Another Tea at Trianon Review

Elena Maria Vidal does it again: looking at season three of The Tudors, she comments on the good things about the series (after discussing some of its more salacious aspects):

On the other hand, I have never seen or heard of such a magnificent dramatization of the Pilgrimage of Grace as was featured in Season 3 of The Tudors. The Catholic Pilgrims of Grace were simple people who had had their religion taken away from them; all they wanted was the opportunity to voice their complaints to the King. They marched under the sacred banner of the Five Wounds. It was one of the first times in history, if not the first, that the image of the Sacred Heart of Jesus was borne aloft in the name of a cause. They were brutally betrayed and executed. As I was watching the scene where their leader Robert Aske is bound in chains and preparing himself for a hideous death, I said to my mother, who was watching the show with me, "We don't know what faith is." Compared to people like Mr. Aske, I do not think most of us do. In reality, it was the Duke of Norfolk, not the Duke of Suffolk (Charles Brandon) who put down the Pilgrimage and oversaw the executions.The character of Mary Tudor was again particularly well done, beautifully acted by Sarah Bolger with integrity and grace.

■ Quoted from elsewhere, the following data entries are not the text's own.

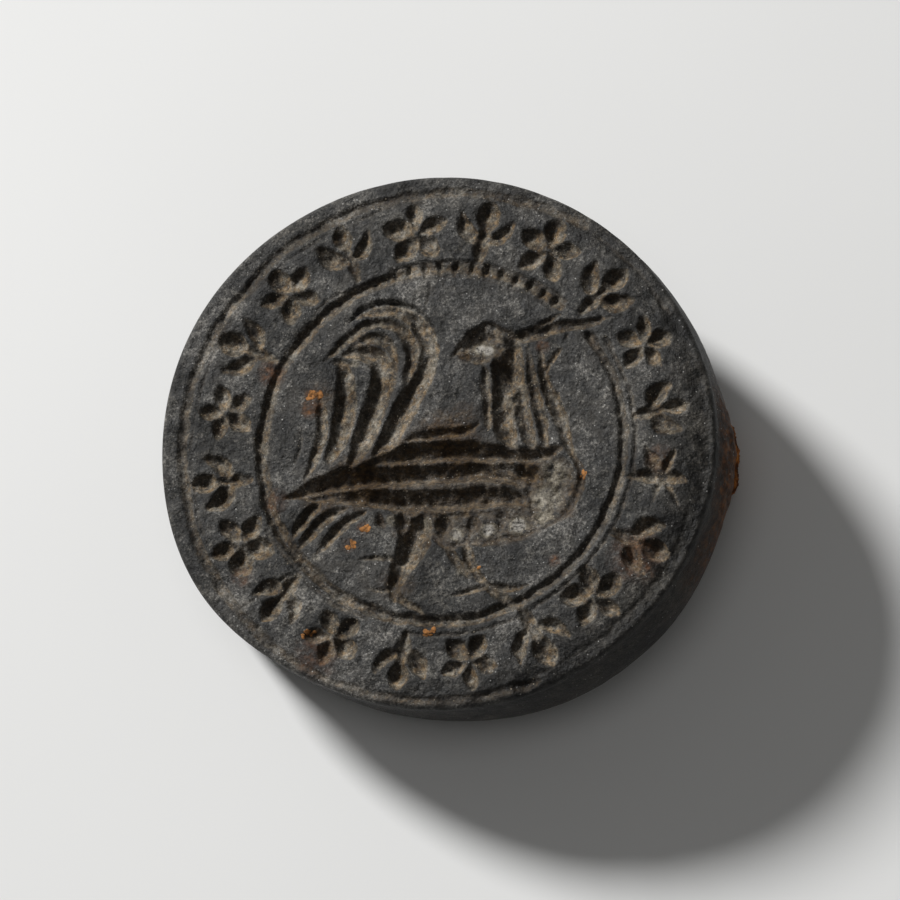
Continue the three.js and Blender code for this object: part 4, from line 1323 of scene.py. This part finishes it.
def makeLead(material):
    count, steps = leadSet["aroundSteps"], leadSet["topSteps"]
    inner = softOblong(*leadSet["tailHalf"], leadSet["tailCorner"], count)
    outer = softOblong(*leadSet["slotHalf"], leadSet["slotCorner"], count)
    back, bottom = -stoneSet["thickness"], leadSet["bottom"]
    outFold, inFold = leadSet["folds"]
    shift = np.array([stoneSet["slotMiddle"][0], 0])
    rings = []

    def addRing(share, grow, height):
        ring = inner * (1 - share) + outer * share
        ring = ring * (1 + grow / np.linalg.norm(ring, axis=1)[:, None])
        rings.append(np.column_stack([ring + shift, np.full(count, height)]))

    for i in range(steps + 1):
        t = i / steps
        bulge = leadSet["proud"] * math.sin(math.pi * t) ** leadSet["dome"]
        addRing(t, leadSet["lip"] * smoothStep(leadSet["lipFrom"], 1, t), back - leadSet["rise"] - bulge)
    addRing(1, leadSet["lip"], back - leadSet["lipLift"])
    for height in (back - leadSet["lipLift"] / 2, back + outFold, (back + bottom) / 2, bottom):
        addRing(1, 0, height)
    addRing(0.5, 0, bottom)
    for height in (bottom, (back + bottom) / 2, back + inFold):
        addRing(0, 0, height)
    points = np.vstack(rings)
    top = slice(0, count * (steps + 1))
    points[top, 2] += waves(*points[top].T, *leadWaves)
    points[top, 2] = np.minimum(points[top, 2], back - leadSet["lipLift"])
    collar = meshPiece("lead_collar", onTable(points, False), tubeFaces(len(rings), count, True))
    collar.data.materials.append(material)
    return collar


def areaLight(name):
    lamp = bpy.data.lights.new(name, "AREA")
    lamp.shape = "DISK"
    lamp.size = lightSet[name + "Size"] * mm
    lamp.energy = lightSet[name + "Power"]
    piece = newObject(name, lamp)
    place = Vector(lightSet[name + "Place"])
    piece.location = place * mm
    piece.rotation_mode = "QUATERNION"
    piece.rotation_quaternion = place.to_track_quat("Z", "Y")


def makeWorld():
    world = bpy.data.worlds.new("studio")
    world.use_nodes = True
    background = world.node_tree.nodes["Background"]
    background.inputs["Color"].default_value = lightSet["worldColour"]
    background.inputs["Strength"].default_value = lightSet["worldStrength"]
    bpy.context.scene.world = world


makeCamera()
areaLight("key")
areaLight("fill")
makeWorld()
bpy.context.scene.view_settings.view_transform = "Standard"
print("camera and lights done")

# Half the table's width, in metres
far = 3
floor = meshPiece("table", [(-far, -far, 0), (far, -far, 0), (far, far, 0), (-far, far, 0)], [(0, 1, 2, 3)])
floor.data.materials.append(coatMaterial("pale_table"))

stone = makeStone(stoneMaterial())
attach(stone, "seal")
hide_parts("matrix_body")
print("stone done:", len(stone.data.polygons), "triangles")

# Dirt grains, thicker on the walls that face the key light: painted light as well as dirt
grains = scatter("soil_grains_lit_side", stone, "soilAndLitSide", coatMaterial("dry_dirt"))
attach(grains, "seal")
flecks = scatter("rust_flecks", stone, "fleck", coatMaterial("orange_rust"))
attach(flecks, "seal")
print("grains done:", len(grains.data.polygons), "and", len(flecks.data.polygons), "triangles")

rust = coatMaterial("thick_rust")
loop = makeLoop(rust)
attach(loop, "seal")
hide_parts("suspension_loop")
crumbs = scatter("rust_crumbs", loop, "crust", rust)
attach(crumbs, "seal")
collar = makeLead(coatMaterial("weathered_lead"))
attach(collar, "seal")
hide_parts("lead_setting")
ring = makeRing(coatMaterial("dark_iron"))
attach(ring, "ring")
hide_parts("suspension_ring")
print("loop, lead and ring done")
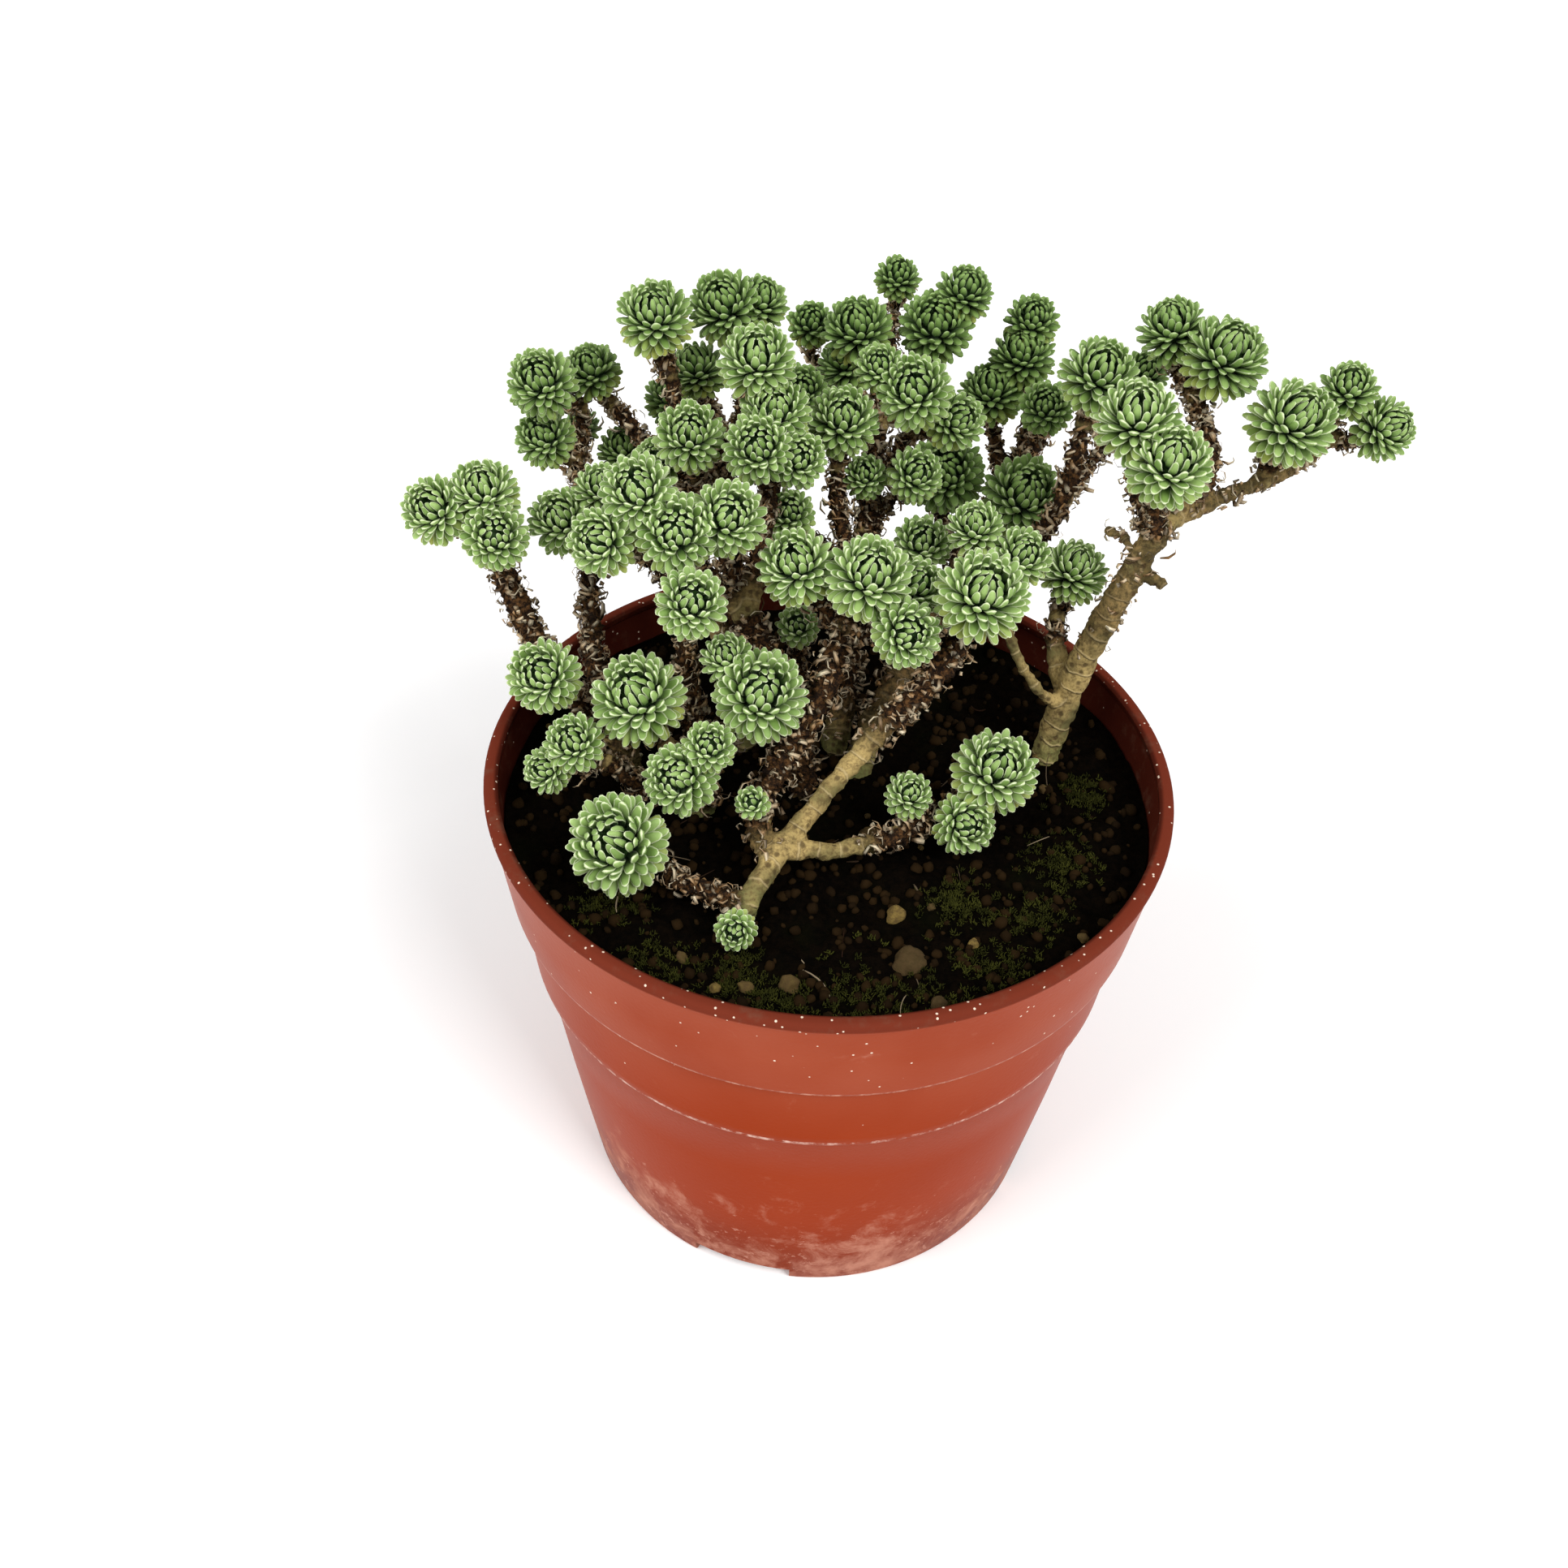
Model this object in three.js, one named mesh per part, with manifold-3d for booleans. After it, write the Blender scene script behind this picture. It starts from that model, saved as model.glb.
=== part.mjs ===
// Potted Sedum multiceps: a round nursery pot, its soil, eight small trunks and the rosettes at their tips.
// Millimetres, +Z up, the front towards -Y. The origin is on the pot's axis, on the surface it stands on.
import * as THREE from "three";
import { ConvexHull } from "three/addons/math/ConvexHull.js";
import { mergeVertices } from "three/addons/utils/BufferGeometryUtils.js";
import Module from "manifold-3d";

const wasm = await Module();
wasm.setup();

// Driving dimensions of the pot.
const POT_HEIGHT = 82;
const RIM_RADIUS = 52.5;
const RIM_INNER_RADIUS = 50.3;
const BASE_RADIUS = 40;
const WALL = 1.2;
const FLOOR = 1.4;
const RIDGE_HEIGHT = 48.5;
const RIDGE_RADIUS = 46.5;
const RIDGE_STEP = 1.1;
const COLLAR_HEIGHT = 64.5;
const COLLAR_RADIUS = 50.2;
const COLLAR_STEP = 1.3;
const POT_SIDES = 36;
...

We are presented with the portrait of an innocent young girl in an increasingly profligate court, who is alone and isolated because of her Catholic faith, kept from marrying because her father is too busy with his own matrimonial ups and downs. Yet she tries always to do the right thing. Whatever course of action she follows, it seems to lead to heartbreak, and more heartbreak. She clings to her faith nevertheless. We can see the future Queen regnant beginning to take shape. Mary is no less her father's daughter as she is her mother's, and the granddaughter of the great Isabel. It is easy to weep for her.